L’Avocat général proposait à la Cour de répondre qu’une indemnité journalière pour couvrir des frais de repas exposés lors de déplacements professionnels d’un montant inférieur à celui de l’indemnité versée au même titre au personnel navigant technique majoritairement composé d’hommes était prohibée par la directive, lorsque cette inégalité de traitement découlait de l’application de deux conventions collectives distinctes négociées entre l’employeur et des syndicats différents.

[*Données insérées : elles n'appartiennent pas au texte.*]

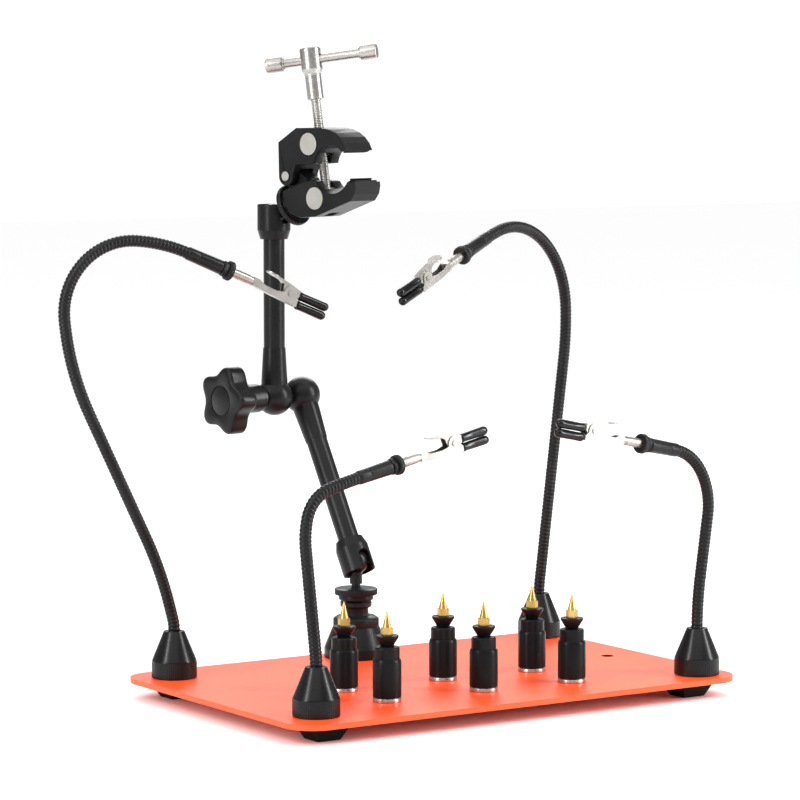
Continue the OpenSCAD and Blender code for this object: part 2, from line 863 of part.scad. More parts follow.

La Cour de Justice n’a pas suivi ce raisonnement. Pour la Cour de justice, une telle différence de traitement ne serait susceptible de constituer une discrimination indirecte fondée sur le sexe, prohibée par la directive, que si la rémunération a été versée « pour un même travail ou pour un travail auquel est attribuée une valeur égale ». Se fondant sur le considérant 9 de la directive 2006/54, la Cour rappelle qu’il convient de tenir compte, dans ce cadre, d’un ensemble de facteurs, tels que la nature du travail, les conditions de formation et les conditions de travail. Elle affirme que « manifestement » les membres du personnel de cabinet et les pilotes n’exercent pas le même travail. Elle ajoute que, vu la formation requise pour exercer le métier de pilote et les responsabilités attachées à ce dernier, qu’il ne saurait être considéré que le travail des pilotes a une valeur égale au travail des membres de personnel de cabine au sens de l’article 4 de la directive 2006/54.
Elle conclut donc à l’absence de discrimination, faute de comparabilité.
Que retenir de cet arrêt ?
Pour la Cour de justice, même dans le cadre d’une discrimination indirecte fondée sur le sexe, il n’y aurait discrimination en matière de rémunération que si les deux groupes de travailleurs exercent bien le même travail ou un travail auquel est attribuée une valeur égale.